Les fautes commises dans la direction politique des états sont quelquefois irréparables. C’est à l’imprévoyance des premiers Capétiens que remontent les calamités de la France au xive siècle. Les défaillances de la dynastie carlovingienne en face de l’invasion normande avaient été pour beaucoup dans la chute de la seconde race et dans l’élévation de la troisième, dont les aïeux avaient défendu vaillamment le sol français contre les hommes du nord ; mais après l’établissement régulier de ces derniers en Normandie, les héritiers de Hugues Capet commirent vis-à-vis des Normands des fautes de conduite qui mirent à son tour la royauté nouvelle en un grave péril. Les ducs de Normandie, devenus rois d’Angleterre depuis la conquête si hardie de Guillaume le Bâtard, en 1066, moins de cent ans après l’élévation du duc de France (987) à la couronne, donnèrent aux arrière-petits-fils de Hugues des feudataires illustres qui rehaussaient la gloire du suzerain, mais qui, vassaux par trop redoutables, devaient rompre par leur puissance le juste équilibre de la hiérarchie féodale.
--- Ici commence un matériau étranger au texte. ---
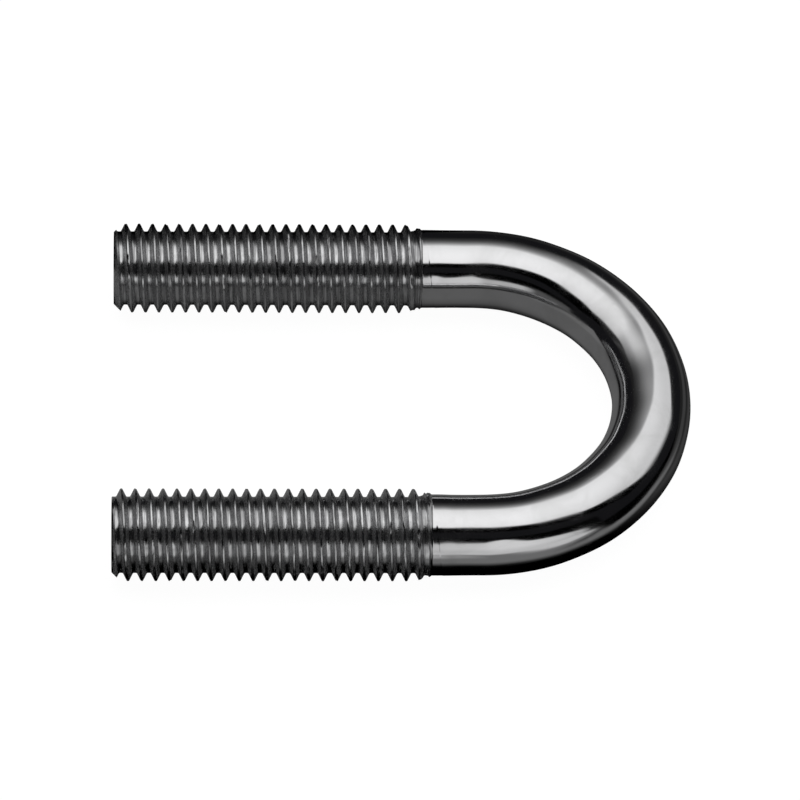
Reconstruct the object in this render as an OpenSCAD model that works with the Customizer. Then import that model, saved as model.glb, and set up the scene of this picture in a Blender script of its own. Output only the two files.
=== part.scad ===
// Round-bend U-bolt with two right-hand threaded legs.
// It lies flat: the bend's centre is the origin, the bow is towards +X,
// the legs run towards -X, and +Z is square to the plane of the U.
// The left leg is the one at +Y. Looked at from the leg ends it is on the left.

/* [Bow] */
// Clear width between the two plain shanks, which is also the bend's inside diameter
inside_w = 30; // [24:1:60]
// Diameter of the plain rod
shank_d = 8.8; // [8.4:0.1:9.2]

/* [Legs] */
// Length of each leg, from the bend's centre to the end of the rod
leg_len = 40; // [36:1:80]
// Length of the thread, from the end of the rod to the plain shank
thread_len = 35; // [12:1:35]
// Diameter of the flat end face, inside the lead-in chamfer
tip_d = 8.1; // [7:0.1:8.1]

/* [Thread] */
// Outside diameter of the thread
thread_d = 10; // [9.7:0.1:10]
// Distance from one crest to the next
pitch = 1.5; // [1:0.25:1.75]
// Turn of the left leg's thread about its own axis, in degrees
left_start = 102; // [0:1:359]
// Turn of the right leg's thread about its own axis, in degrees
right_start = 262; // [0:1:359]

/* [Hidden] */
$fn = 96;

// Plain rod
shank_r = shank_d / 2;
bend_r = inside_w / 2 + shank_r;
shank_len = leg_len - thread_len;

// Metric 60 degree thread form, in shares of the pitch
flank_angle = 30;
crest_share = 1 / 8;
depth_share = 0.6134;
thread_r = thread_d / 2;
root_r = thread_r - depth_share * pitch;

// The ridge starts below the root and stands proud of the crest, and is then trimmed
ridge_base_r = root_r - pitch / 15;
ridge_top_r = thread_r + pitch / 12;
facets_per_turn = 20;
ridge_turns = thread_len / pitch + 2;
ridge_steps = ceil(ridge_turns * facets_per_turn);

// Lead-in chamfer at 45 degrees, and the last turn where the grooves run out
chamfer = thread_r - tip_d / 2;
run_out = pitch;

steel = [0.80, 0.81, 0.82];
thread_steel = [0.42, 0.43, 0.44];

// Half the ridge's width along the axis at radius r
function ridge_half_w(r) = pitch * crest_share / 2 + (thread_r - r) * tan(flank_angle);

// The ridge's four-cornered outline after i steps round the rod
function ridge_section(i) =
    let (turn = 360 * i / facets_per_turn, rise = pitch * i / facets_per_turn)
    [for (corner = [[ridge_base_r, -1], [ridge_top_r, -1], [ridge_top_r, 1], [ridge_base_r, 1]])
        let (r = corner[0])
        [r * cos(turn), r * sin(turn), rise + corner[1] * ridge_half_w(r)]];

// The four sides between outline i and the next one
function ridge_sides(i) =
    [for (j = [0:3])
        let (a = 4 * i + j, b = 4 * i + (j + 1) % 4)
        each [[a, b, b + 4], [a, b + 4, a + 4]]];

// One continuous right-hand ridge, climbing along +Z
module ridge() {
    last = 4 * ridge_steps;
    polyhedron(
        points = [for (i = [0:ridge_steps]) each ridge_section(i)],
        faces = [
            [3, 2, 1, 0],
            for (i = [0:ridge_steps - 1]) each ridge_sides(i),
            [last, last + 1, last + 2, last + 3]
        ]
    );
}

// The rod at the thread's root, swelling to the plain rod where the grooves run out
module thread_core() {
    rotate_extrude()
        polygon([
            [0, 0],
            [root_r, 0],
            [root_r, thread_len - run_out],
            [shank_r, thread_len],
            [0, thread_len]
        ]);
}

// Everything that the crests may reach: chamfered at the end, tapered at the plain rod
module thread_envelope() {
    rotate_extrude()
        polygon([
            [0, 0],
            [tip_d / 2, 0],
            [thread_r, chamfer],
            [thread_r, thread_len - run_out / 2],
            [shank_r, thread_len],
            [0, thread_len]
        ]);
}

// A threaded leg end lying along X, from the end of the rod to the plain shank
module threaded_end(start) {
    translate([-leg_len, 0, 0])
        rotate([0, 90, 0])
            intersection() {
                union() {
                    thread_core();
                    rotate([0, 0, start])
                        translate([0, 0, -pitch])
                            ridge();
                }
                thread_envelope();
            }
}

// A plain straight stretch lying along X, from the thread to the start of the bend
module plain_shank() {
    translate([-shank_len, 0, 0])
        rotate([0, 90, 0])
            cylinder(r = shank_r, h = shank_len);
}

// The half-round bend
module bow() {
    color(steel)
        rotate([0, 0, -90])
            rotate_extrude(angle = 180)
                translate([bend_r, 0])
                    circle(r = shank_r);
}

module left_shank() {
    color(steel)
        translate([0, bend_r, 0])
            plain_shank();
}

module right_shank() {
    color(steel)
        translate([0, -bend_r, 0])
            plain_shank();
}

module left_thread() {
    color(thread_steel)
        translate([0, bend_r, 0])
            threaded_end(left_start);
}

module right_thread() {
    color(thread_steel)
        translate([0, -bend_r, 0])
            threaded_end(right_start);
}

bow();
left_shank();
right_shank();
left_thread();
right_thread();
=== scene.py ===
import math

import bmesh
import bpy
import numpy as np
from mathutils import Matrix, Vector


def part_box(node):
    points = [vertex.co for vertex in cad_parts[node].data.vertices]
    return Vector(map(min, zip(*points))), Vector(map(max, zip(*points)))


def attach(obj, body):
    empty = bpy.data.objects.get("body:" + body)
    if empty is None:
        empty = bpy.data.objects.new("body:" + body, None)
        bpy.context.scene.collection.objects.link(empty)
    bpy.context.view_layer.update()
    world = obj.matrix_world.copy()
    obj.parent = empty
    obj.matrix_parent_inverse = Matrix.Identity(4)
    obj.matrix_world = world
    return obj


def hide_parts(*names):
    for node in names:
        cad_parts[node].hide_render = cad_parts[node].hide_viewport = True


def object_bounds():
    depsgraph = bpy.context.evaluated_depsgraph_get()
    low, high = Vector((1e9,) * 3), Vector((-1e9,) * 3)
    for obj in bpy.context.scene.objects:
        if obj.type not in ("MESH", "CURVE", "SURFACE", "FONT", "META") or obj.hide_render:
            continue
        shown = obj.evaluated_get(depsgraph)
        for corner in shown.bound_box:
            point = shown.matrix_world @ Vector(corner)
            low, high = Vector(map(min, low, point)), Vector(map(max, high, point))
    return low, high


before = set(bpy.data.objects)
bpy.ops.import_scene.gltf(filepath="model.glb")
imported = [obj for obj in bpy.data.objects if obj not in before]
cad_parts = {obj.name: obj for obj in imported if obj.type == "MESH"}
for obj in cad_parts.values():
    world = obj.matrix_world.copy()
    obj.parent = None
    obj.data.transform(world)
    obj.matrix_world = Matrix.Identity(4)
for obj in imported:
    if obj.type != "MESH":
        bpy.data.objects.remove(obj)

cad_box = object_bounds()

# A U-bolt is one straight bar, threaded at both ends and then bent round.
# Everything below is worked out in the straight bar: "along" is the distance
# from the bar's left end, and "angle" turns round the bar from its outward side
# towards +Z. bar_point() then bends the bar into the U.

MM = 0.001

# ---------------------------------------------------------------- sizes from the frame

thread_low, thread_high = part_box("left_thread")
shank_low, shank_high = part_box("left_shank")


def tenth(value):
    """A length to the nearest tenth of a millimetre, which takes off the frame's facets."""
    return round(value / MM, 1) * MM


THREAD_R = tenth((thread_high.z - thread_low.z) / 2)
SHANK_R = tenth((shank_high.z - shank_low.z) / 2)
BEND_R = tenth((shank_high.y + shank_low.y) / 2)
LEG_LEN = tenth(-thread_low.x)
THREAD_LEN = tenth(thread_high.x - thread_low.x)
BEND_LEN = math.pi * BEND_R
BAR_LEN = 2 * LEG_LEN + BEND_LEN

# ---------------------------------------------------------------- thread and rod sizes

PITCH = 1.5 * MM
FLANK_ANGLE = math.radians(26)
CREST_HALF_W = PITCH / 15
ROOT_R = THREAD_R - 0.59 * PITCH
TIP_R = 4.05 * MM
# Angle round the bar at which a crest crosses each cut end
LEFT_CREST = math.radians(82)
RIGHT_CREST = math.radians(28)

CREST_ROUNDING = 0.040 * MM
ROOT_ROUNDING = 0.060 * MM
CHAMFER_ROUNDING = 0.020 * MM
CREST_FOLD_DEPTH = 0.014 * MM
CREST_FOLD_W = 0.022
# Dents in the crests: how deep, how long along the bar, how many round it, and the share of
# the crest that has none
NICK_DEPTH = 0.15 * MM
NICK_SIZE = 0.22 * MM
NICKS_ROUND = 24
NICK_FREE = 0.55
NICK_SEED = 41
NICK_TABLE = 96

# The last raised ring on each leg, and past it the trace where the rolls let go
LEFT_COLLAR_AT = THREAD_LEN - 0.65 * MM
RIGHT_COLLAR_AT = THREAD_LEN - 0.75 * MM
COLLAR_W = 0.30 * MM
COLLAR_H = 0.16 * MM
RUN_OUT = 1.15 * PITCH
TRACE_LEN = 0.95 * MM
TRACE_LEAD = 2 * PITCH
TRACE_DEPTH = 0.022 * MM
TRACE_EDGE_W = 0.10 * MM
TRACE_FADE_TURN = 0.25
# Angle round the bar of the middle of each trace, opposite where it dies away
LEFT_TRACE_MIDDLE = math.radians(131)
RIGHT_TRACE_MIDDLE = math.radians(20)

# Unevenness of the plain bar. Each wave is its radians for each metre along the bar, its
# turns round the bar, and where it starts
WAVE_DEPTH = 0.030 * MM
WAVE_EASE = 2 * MM
WAVES = ((310, 1, 0.4), (470, 2, 1.9), (690, -1, 3.1), (840, 3, 5.0), (1130, -2, 0.8))
BEND_OVAL = 0.006
BEND_OVAL_EASE = 8 * MM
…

C’est ce que parurent ne pas comprendre les rois de France Philippe Ier et Louis le Gros, en favorisant l’un des fils de Guillaume, Henri Ier, déjà devenu roi d’Angleterre par le partage des domaines paternels, dans l’acquisition irrégulière du duché de Normandie, au détriment de Robert, son frère aîné, à qui cette province devait appartenir, conformément au testament du célèbre conquérant, leur père. Le service de fief et l’hommage que prêtait, comme duc de Normandie, un roi d’Angleterre au roi de France[1] étaient une bien faible compensation de ce danger pour la vanité française, et l’expérience le prouva immédiatement[2], mais trop tard, à la monarchie parisienne. Malheureusement cette première faute fut suivie d’une faute plus lourde du fils de Louis le Gros, Louis le Jeune, qui mit le comble aux imprévoyances capétiennes par la répudiation irréfléchie (1152) d’Éléonore de Guienne, la riche héritière des grands comtes d’Aquitaine et de Poitou, laquelle se remaria deux mois après avec Henri Plantagenet, déjà comte d’Anjou, de Touraine, du Maine, et duc de Normandie, possédant ainsi comme vassal la moitié du royaume, élevé deux ans plus tard sur le trône d’Angleterre, et qui, devenu le plus puissant prince de

  1. Au sacre de Philippe-Auguste, le roi d’Angleterre soutenait la couronne sur la tête du roi : Henrico… coronam super caput regis Franciæ, ex débita subjectione, humiliter portante. Rigord.
  2. Voyez le président Hénault, sur 1100 et 1114, et Secousse, dans les Mémoires de l’académie des Inscriptions. XVII, p. 355 et suiv.